7) Honking your horn outside your destination as a way of telling someone that you are here is in poor taste. If it were done outside a private residence, you've only offended a couple people. Outside the library, you've probably offended a lot more people.
7b) Continuing to honk your horn afterward because the person you were seeking did not immediately appear at the door is in poorer taste. I assure you, we heard you the first time.
8) Once again, garbage in, garbage out. I'll do my best to find something interesting for you to read/write your report on, but if you don't tell me what you like or who you're interested in, only a page requirement, I'm going to probably give you a lot of books you don't like before I find one you do.
9) The statement "We did not come to the library so you could play games" is a little saddening. Because, in a few years, that may be exactly what they're doing. The library is flexible and multifaceted.

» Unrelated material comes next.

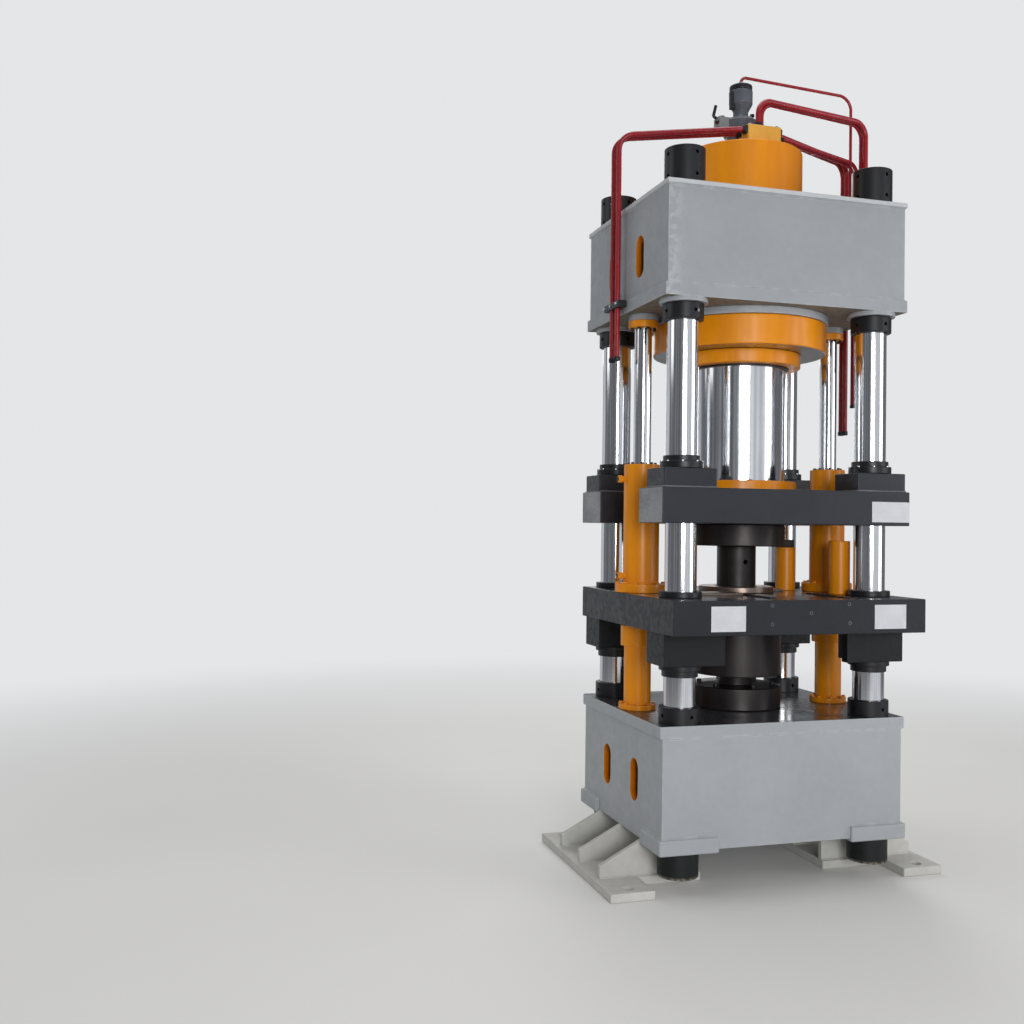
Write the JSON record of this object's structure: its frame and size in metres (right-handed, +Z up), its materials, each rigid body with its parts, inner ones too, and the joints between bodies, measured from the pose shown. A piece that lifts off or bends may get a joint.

10) That said, please do not attempt to circumvent the library's rules and policies on Internet access. For one, if minors get access to unfiltered computing, it is violation of CIPA. Even if we think that CIPA is third only to the PATRIOT Act and Standardized Testing as the Worst. Thing. Ever., we still have to abide by it. For another, using someone else's library card to extend your own access past the one hour you get for your own violates the spirit of access, really. While there may not be explicit policy in place, it's not something that should be encouraged.
11) We're just as frustrated as you are that the new building is taking so long to build. Perhaps even more so, because the new building will probably solve a lot of the problems we're experiencing at this location.